Look, Girls has been on for two full seasons now, and we’re starting a third. It’s a polarizing show, and one that falters, generally, because Dunham is much better at writing moments of brilliance than carrying a story forward. That’s how I feel about the show, at least: as a whole, it doesn’t work, but Dunham sure is great at provoking people who watch it into aggressive reactions — and not just towards her, by the way. It’s a conversation starter, and that’s why it’s sticking around despite pretty low ratings. While I’m not a great fan of the show, I can at least acknowledge that it’s doing something smart: it’s getting people to talk about feminism in a very specific and macro way.

One of the ways in which Dunham provokes her audience is her nudity. While she’s not an unattractive woman, she’s also not a “classic beauty” or a “Hollywood type” or any of the other pseudo-polite ways writers find to say that she is not super-skinny or whatever. (Trust me, even as a gay man, all of these phrases are disgusting for me to use, but my point is: you know what I mean.) But she’s making a point: nudity is a fact of life, and the naked bodies we see in popular media should not be limited to the conventionally sexy and trim Game of Thrones cast. She’s normalizing bodies we don’t often see in popular culture by showing hers to us. I don’t think this is particularly tough to understand, especially for anyone who has been watching the show since its premiere.

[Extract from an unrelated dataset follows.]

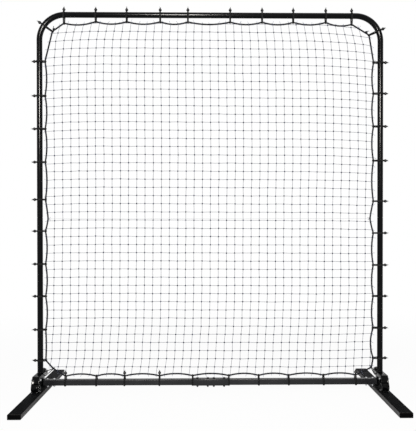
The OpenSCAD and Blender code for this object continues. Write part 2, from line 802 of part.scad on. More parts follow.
// Bungee loop round a tube at the origin (along Z) and the rope at distance d along +X
module tube_loop(d) {
    centres = [[0, 0], [d, 0]];
    linear_extrude(cord_d, center = true)
        difference() {
            strap_outline(centres, [tube_r + gap + cord_d, rope_end_r + cord_d]);
            strap_outline(centres, [tube_r + gap, rope_end_r]);
        }
}

// Ball with its bore along X
module ball() {
    rotate([0, 90, 0]) rotate_extrude()
        intersection() {
            circle(r = ball_r);
            translate([ball_bore / 2, -ball_r]) square(ball_d);
        }
}

// Ball on the far side of the tube
module tube_ball() {
    translate([-ball_out, 0, 0]) ball();
}

// Bungee loop round the crossbar and the rope at distance d above its centre, in plane YZ
module bar_loop(d) {
    half = bar_size / 2 - bar_corner;
    centres = [[-half, -half], [half, -half], [half, half], [0, d], [-half, half]];
    r = bar_corner + gap;
    out = r + cord_d;
    rotate([90, 0, 90]) linear_extrude(cord_d, center = true)
        difference() {
            strap_outline(centres, [out, out, out, rope_end_r + cord_d, out]);
            strap_outline(centres, [r, r, r, rope_end_r, r]);
        }
}

module bar_ball(d, up) {
    lift = d + rope_end_r + cord_d + gap + ball_half;
    back = bar_size / 2 + gap + cord_d + gap + ball_half;
    translate(up ? [0, 0, lift] : [0, back, 0]) rotate(up ? [0, 90, 0] : [0, 0, 90]) ball();
}

module each_top_tie() {
    for (i = [0 : ties - 1])
        translate([top_x[i], frame_setback, top_z]) rotate([0, 90, 0]) {
            $drop = top_z - top_rope_z(i);
            children();
        }
}

module each_side_tie(side) {
    for (z = side < 0 ? left_z : right_z)
        translate([side * upright_x, frame_setback, z]) rotate([0, 0, side < 0 ? 0 : 180])
            children();
}

module each_corner_tie() {
    for (side = [-1, 1])
        mirrored(side) translate([bend_x, frame_setback, bend_z])
            rotate([0, -corner_angle[side < 0 ? 0 : 1], 0])
                translate([bend_radius, 0, 0]) rotate([0, 0, 180]) children();
}

// Cord from a low corner knot round the bracket's arm; x is measured inwards from the upright
module arm_loop(side) {
    r = cord_d / 2;
    turn = r / 2;                              // how far the cord cuts each corner of the arm
    knot = [low_knot_x[side < 0 ? 0 : 1], low_knot_z];
    way = unit(knot - [bracket_inner, arm_top]);
    round_rope = rope_r + r + 2 * rope_room;
    wide = bracket_inner + r + gap;
    high = arm_top + r + gap;
    low = arm_bottom - r - gap;
    function over(y, reach) = [knot[0] + way[0] * reach, y, knot[1] + way[1] * reach];
    at_upright(side) mirror([1, 0, 0])
        cord_loop([over(-round_rope, -3), over(-round_rope * 0.7, round_rope * 0.7),
                   over(round_rope * 0.7, round_rope * 0.7), over(round_rope, -3),
                   [wide, low_tie_y, low + turn], [wide - turn, low_tie_y, low],
                   [turn - wide, low_tie_y, low], [-wide, low_tie_y, low + turn],
                   [-wide, low_tie_y, high - turn], [turn - wide, low_tie_y, high],
                   [wide - turn, low_tie_y, high], [wide, low_tie_y, high - turn / 2]], r, [0, 1, 0]);
}

// Ball of a low corner tie, on the cord over the arm
module arm_ball(side) {
    at_upright(side)
        translate([-tube_r + ball_r / 2, low_tie_y, arm_top + 2 * gap + cord_d + ball_r]) ball();
}

module top_bungees() { color(cord_black) each_top_tie() tube_loop($drop); }
module top_bungee_balls() { color(plastic_black) each_top_tie() tube_ball(); }

module side_bungees(side) {
    color(cord_black) each_side_tie(side) tube_loop(side < 0 ? rope_left : rope_right);
}

module side_bungee_balls(side) { color(plastic_black) each_side_tie(side) tube_ball(); }

module bottom_bungees() {
    color(cord_black) for (x = bottom_x)
        translate([x, frame_setback, bar_z]) bar_loop(rope_bottom);
}

module bottom_bungee_balls() {
    color(plastic_black) for (i = [0 : ties - 1])
        translate([bottom_x[i], frame_setback, bar_z]) bar_ball(rope_bottom, ball_up[i] == 1);
}

module corner_bungees() {
    color(cord_black) {
        each_corner_tie() tube_loop(knot_drop);
        for (side = [-1, 1]) arm_loop(side);
    }
}

module corner_bungee_balls() {
    color(plastic_black) {
        each_corner_tie() tube_ball();
        for (side = [-1, 1]) arm_ball(side);
    }
}

// ---------------------------------------------------------------- pieces

top_rail(-1);  // top_rail_left
top_rail(1);  // top_rail_right
corner_bend(-1);  // left_corner_bend
corner_bend(1);  // right_corner_bend
upper_upright(-1);  // left_upper_upright
upper_upright(1);  // right_upper_upright
lower_upright(-1);  // left_lower_upright
lower_upright(1);  // right_lower_upright
joint_screws();
crossbar(-1);  // crossbar_left
crossbar(1);  // crossbar_right
crossbar_sleeve();
sleeve_bolts();
sleeve_nuts();
crossbar_end_bolts();
crossbar_end_nuts();
foot_bracket(-1);  // left_foot_bracket
foot_bracket(1);  // right_foot_bracket
bracket_bolts();
bracket_nuts();
hinge_pin(-1);  // left_hinge_pin
hinge_pin(1);  // right_hinge_pin
hinge_barrel(-1);  // left_hinge_barrel
hinge_barrel(1);  // right_hinge_barrel
hinge_bushes(-1);  // left_hinge_bushes
hinge_bushes(1);  // right_hinge_bushes
leg(-1);  // left_leg
leg(1);  // right_leg
leg_caps(-1);  // left_leg_caps
leg_caps(1);  // right_leg_caps
adjuster_pad(-1);  // left_adjuster_pad
adjuster_pad(1);  // right_adjuster_pad
adjuster_screw(-1);  // left_adjuster_screw
adjuster_screw(1);  // right_adjuster_screw
adjuster_knob(-1);  // left_adjuster_knob
adjuster_knob(1);  // right_adjuster_knob
border_rope();
net();
top_bungees();
bottom_bungees();
side_bungees(-1);  // left_bungees
side_bungees(1);  // right_bungees
corner_bungees();
top_bungee_balls();
bottom_bungee_balls();
side_bungee_balls(-1);  // left_bungee_balls
side_bungee_balls(1);  // right_bungee_balls
corner_bungee_balls();
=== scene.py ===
"""Looks of a pitch back rebounder: net, rope, ball bungees, coated metal and a small studio.

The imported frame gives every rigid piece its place. Lengths are in metres, +Z is up, and the
net hangs in the plane of the two uprights.
"""

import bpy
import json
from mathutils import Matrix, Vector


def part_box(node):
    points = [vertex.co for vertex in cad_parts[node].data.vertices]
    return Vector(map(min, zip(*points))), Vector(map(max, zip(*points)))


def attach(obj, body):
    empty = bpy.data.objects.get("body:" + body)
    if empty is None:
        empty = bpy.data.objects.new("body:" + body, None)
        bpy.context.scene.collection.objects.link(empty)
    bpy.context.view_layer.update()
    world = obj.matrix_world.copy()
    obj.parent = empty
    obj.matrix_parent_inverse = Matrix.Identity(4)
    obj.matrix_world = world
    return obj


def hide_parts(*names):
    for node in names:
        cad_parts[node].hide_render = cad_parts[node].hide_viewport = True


bl_info = {
    "name": "Pitch Back Rebounder",
    "version": (1, 0, 0),
    "blender": (4, 5, 0),
    "location": "View3D > Sidebar > Rebounder",
    "description": "Dresses a pitch back rebounder with its net, rope, ball bungees and finishes",
    "category": "Object",
}

import json
import math
import random
from dataclasses import dataclass

import bmesh
import bpy
from bpy.props import FloatProperty, FloatVectorProperty, IntProperty, PointerProperty
from mathutils import Matrix, Vector, noise

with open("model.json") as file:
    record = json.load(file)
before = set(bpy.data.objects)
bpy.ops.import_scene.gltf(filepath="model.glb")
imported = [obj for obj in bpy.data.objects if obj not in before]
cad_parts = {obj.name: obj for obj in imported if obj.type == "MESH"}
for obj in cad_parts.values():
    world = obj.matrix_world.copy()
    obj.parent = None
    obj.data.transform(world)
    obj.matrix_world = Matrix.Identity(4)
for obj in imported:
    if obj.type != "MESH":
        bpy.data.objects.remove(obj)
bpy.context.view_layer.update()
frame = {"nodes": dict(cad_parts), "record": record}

MM = 0.001
X, Y, Z = Vector((1, 0, 0)), Vector((0, 1, 0)), Vector((0, 0, 1))
WELD = 0.002 * MM                      # distance at which doubled vertices are one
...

Yet Molloy claims he still doesn’t understand it, and his question, on a basic level, seems fairly unwise. On the other hand, Apatow’s response seems equally silly and intense, in a fairly unwarranted way — not to mention somewhat dishonest. Let’s take a look at what he said when the conversation escalated after the panel was over:

“As a TV critic you don’t understand why a show about young people in New York who spend some of their time naked, and some of their time having sex, includes women who sometimes are naked and sometimes have sex?” “Then why aren’t all of the characters naked?” I asked. He said a show about me would feature me naked some of the time. “Then why aren’t all the characters in your movies naked some of the time? … Paul Rudd wasn’t naked,” I added, referring to “This Is 40.’” “There’s male nudity in ‘Walk Hard,’” he said. “I have people naked when they’re willing to do it. Lena is confident enough to do it so we have the opportunity to talk about other issues because she is braver than other people. If Paul Rudd said to me, I’m willing to be completely naked in the movie, I would use it. If Seth [Rogen] said he was willing to be completely naked — he showed his butt in a post-sex scene in ‘Knocked Up’ — I would use it because it’s more honest.”

I think it’s nice that Apatow pulled out his “This Is What a Feminist Looks Like” T-shirt to defend his colleague, even if his brand of male feminism is typically misguided. But let’s think, for a second, about how he compares the “realism” of the nudity on Girls to his own oeuvre. Can you really argue that male nudity in Walk Hard: The Dewey Cox Story or Knocked Up is “honest” in the same way as Dunham’s on Girls, when male nudity appears in those films as a comedic trope? Because this is how nudity in pop culture works: it’s provocation or comedy when the nude person in question is either any man or a woman who doesn’t happen to look like, say, Megan Fox. Lena Dunham knows this, and I think she’s tired of having to explain it to men who ask her why she’s topless so often. Apatow’s heart was in the right place, but even he still doesn’t quite seem to get it.